Thanks to its improved profit, SDCCU increased its net worth ratio in the second quarter to 11.92 percent of total assets, compared with 11.02 percent for the like quarter of 2010. Credit unions with net worth of more than 7 percent are considered well-capitalized.

The institution with 28 branches has about 600 employees, about the same number as one year earlier. “We’re always looking (for new branch sites),” Halleck said.

• • •

Return to Lending: For evidence that some banks are still lending, check out the most recent report from BofI Holding Inc., the parent firm of Bank of Internet USA.

For its fourth quarter that ended June 30, BofI’s loan portfolio hit a record $1.32 billion, up 71 percent from the like period of 2010, and up 19 percent from the end of March.

The Carmel Valley-based lender that does all its business online said in the most recent completed quarter it originated about $248 million in single-family and multifamily mortgages, up 63 percent from its third quarter, and up 653 percent from the originations in the like quarter of 2010.

BofI also purchased about $734 million in loans from other institutions. Assets for the bank increased 36.5 percent over the year to $1.94 billion, making BofI the region’s third largest locally based bank, behind only California Bank & Trust and Torrey Pines Bank.

As to net income, BofI did $5.46 million in the fourth quarter, compared with $4.6 million for the like quarter of 2010. For the full year, net income was down slightly to $20.2 million compared with $20.5 million for the prior fiscal year.

Nonperforming assets at the end of June were $19 million, or 0.99 percent of total assets, well below the norm, and down from the prior year when it was 1.01 percent of assets.

Because of its larger size, BofI’s capital ratios dipped, but were still above average. Total risk-based capital at June 30 was 13.01 percent compared with 15.25 percent at the like period of last year.

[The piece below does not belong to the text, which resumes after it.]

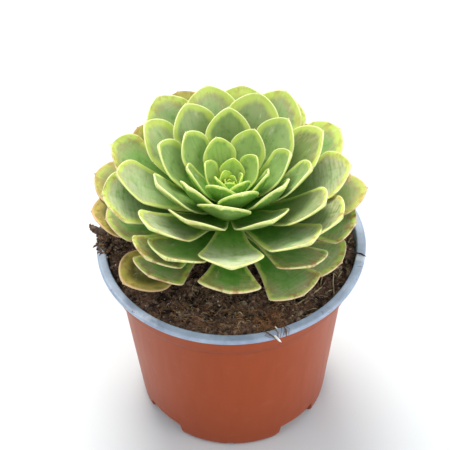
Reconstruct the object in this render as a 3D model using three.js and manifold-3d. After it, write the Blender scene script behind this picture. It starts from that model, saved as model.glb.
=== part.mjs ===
// A rosette succulent in a 12 cm nursery pot. Millimetres, +Z up.
// The origin is the centre of the pot's foot on the surface that it stands on.
// The front of the plant, where its lowest leaves spread over the soil, faces -Y.

import * as THREE from 'three';
import { mergeVertices } from 'three/addons/utils/BufferGeometryUtils.js';
import Module from 'manifold-3d';

// Pot: one thin thermoformed shell.
const potHeight = 94;
const rimRadius = 60;
const rimWidth = 4.1;
const lipDrop = 2.1;
const wall = 1.0;
const collarHeight = 13;
const collarTaper = 1.4;
const shoulderDrop = 3;
const bodyTopRadius = 51.8;
const bodyFootRadius = 44.8;
const footCorner = 3;
const cornerBend = { out: 0.65, up: 0.5, top: 1.4 };
const footRingWidth = 4;
const floorLift = 2.2;
const rimRounding = 0.7;
const lipRounding = 0.4;
const bendEase = 0.3;
const potSides = 72;

// Drainage: the foot ring is broken by four gaps, and the floor has round holes.
const gapCount = 4;
const gapAngle = 27;
const gapHeight = 7.5;
const gapDepth = 5;
const gapTurn = 41.5;
const gapSteps = 6;
const pocketMargin = 3;
const notchWidth = 3;
const notchHeight = 1.9;
const holeCount = 6;
const holeRadius = 3.5;
const holeCircle = 27;
const holeSides = 16;

// Soil: fills the pot to just under its rim, and has waves of two spacings.
const clearance = 0.35;
const soilDrop = 3;
const soilMound = 2.5;
const soilWaves = [
  { height: 0.8, spacingX: 20, spacingY: 23 },
  { height: 0.5, spacingX: 57, spacingY: 12 },
];
const soilRings = 9;
const soilSides = 48;

// Peat that has spilled over the rim: how far out, how far above the rim, and its half sizes.
const spillAngle = 176;
const spill = [
  { distance: 51.5, height: -1.2, size: [3.6, 8, 3.4] },
  { distance: 55.4, height: 2.1, size: [4.6, 6, 1.7] },
];

// Plant: where its axis stands in the pot, how far above the rim, and how it leans.
const plantX = -0.8;
const plantY = 4.8;
const plantRise = 2.4;
const leanForward = 3;
const leanRight = 1.5;

// Stem and the crown that the leaves grow from, measured in the plant's own frame.
const stemRadius = 6;
const stemDepth = 30;
const crownFoot = 2;
const crownTop = 22.3;
const crownFootRadius = 8;
const crownTopRadius = 2.2;

// Leaves: a golden-angle spiral, counted from the heart outwards.
const leafCount = 66;
const heartLeaves = 6;
const goldenAngle = 137.55;
const firstLeafAngle = 269;

// How a leaf changes with age: the age that each column stands for, then the length
// and widest width in mm, the angle above level and the upward curl in degrees, how
// high the margins stand above the midrib as a share of the half width, where along
// its length it is widest, and how late it flares out from its narrow neck.
const growth = {
  age: [-6, 0, 4, 9, 16, 24, 34, 46, 56, 67],
  length: [6, 11, 17, 26.5, 38, 47.5, 55, 57.5, 55, 50],
  width: [3.2, 6.8, 11.4, 15.4, 20, 24, 26.5, 26.5, 26.5, 26],
  rise: [89, 82, 68, 58, 51, 43.5, 34.5, 24, 13.5, 3],
  curl: [10, 20, 30, 38, 42, 34, 25, 22, 22, 20],
  cupping: [0.4, 0.35, 0.3, 0.25, 0.22, 0.18, 0.14, 0.11, 0.06, 0.03],
  widest: [0.66, 0.66, 0.66, 0.68, 0.71, 0.75, 0.79, 0.83, 0.87, 0.88],
  flare: [1, 1, 1, 1.1, 1.2, 1.5, 2, 2.8, 4, 4.4],
};

// Leaves that stand out of the spiral: degrees of turn and of lift, stretch of the
// length, and degrees of roll about the midrib.
const strays = {
  15: [-4, -1],
  18: [4, 0],
  19: [-4, 0],
  21: [2, 1],
  23: [0, 0, 0.95, -9],
  24: [6, 2],
  26: [2, -3, 0.94, 4],
  27: [0, 2],
  28: [0, 1],
  29: [5, 1],
  31: [0, -2],
  32: [2, -3],
  33: [7, 3],
  34: [-3, -9, 1.04],
  35: [-4, 3],
  36: [0, -1],
  37: [9, 1],
  38: [0, 0, 0.97],
  39: [2, -2],
  40: [1, 3],
  41: [-5, 2],
  42: [-11, -2],
  44: [-10, 4],
  45: [-3, 4, 1.02, -9],
  48: [-7, 0, 0.92],
  49: [-7, -7],
  50: [-1, 2, 0.96],
  51: [0, 0, 0.96],
  52: [-8, -1, 0.92, -16],
  53: [6, -8],
  55: [5, 4, 1.02],
  57: [-4, 0, 0.95],
  58: [9, -11],
  60: [6, -5, 0.96],
  61: [7, 4, 1.08],
  62: [0, 10, 1.01],
  63: [-11, 8],
  65: [0, 0, 0.98, -6],
  66: [2, 12],
};
const lostLeaves = [47];

// Leaf section: thickness in mm. A blade thins towards its tip, and the small blades
// of the heart are thinner.
const midribThickness = 3.0;
const marginThickness = 0.9;
const tipThinning = 0.45;
const fullThicknessWidth = 22;
const thinnest = 0.6;

const wasm = await Module();
wasm.setup();

const rad = THREE.MathUtils.degToRad;

// Positions closer than this are one vertex.
const mergeDistance = 1e-4;

function solidOf(positions, triangles) {
  return new wasm.Manifold(new wasm.Mesh({
    numProp: 3,
    vertProperties: new Float32Array(positions),
    triVerts: new Uint32Array(triangles),
  }));
}

function solidFrom(geometry) {
  geometry.deleteAttribute('normal');
  geometry.deleteAttribute('uv');
  const merged = mergeVertices(geometry, mergeDistance);
  return solidOf(merged.attributes.position.array, merged.index.array);
}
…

To be well-capitalized banks must have at least 10 percent in that measure.

• • •

NCUA Sues Large Investment Banks: The National Credit Union Administration, the federal regulator to the 8,000 credit unions, sued Goldman Sachs, J.P. Morgan and RBS Securities, seeking nearly $2 billion in damages related to the failure of five wholesale credit unions.

NCUA alleges that the banks misrepresented the actual makeup of the bonds they sold to the wholesale credit unions earlier in the decade that eventually caused their failure. The wholesale credit unions provide the check processing and other back office services to smaller retail credit unions. As a result of the alleged tainted mortgages in the bonds, their value declined rapidly when the housing market imploded, and caused the failure of the credit unions, the lawsuits allege.

In a related legal matter, a federal judge dismissed the NCUA lawsuit against former directors of Western Corporate Federal Credit Union, who approved investing in mortgage-backed securities that eventually sank Wescorp. The group includes Robin Lentz, CEO of Cabrillo Credit Union who served on Wescorp’s board. However, the judge allowed the agency’s lawsuit to proceed against Wescorp’s officers, including CEO Robert Siravo and CFO Todd Lane, its former CFO who holds the same job with California Coast Credit Union.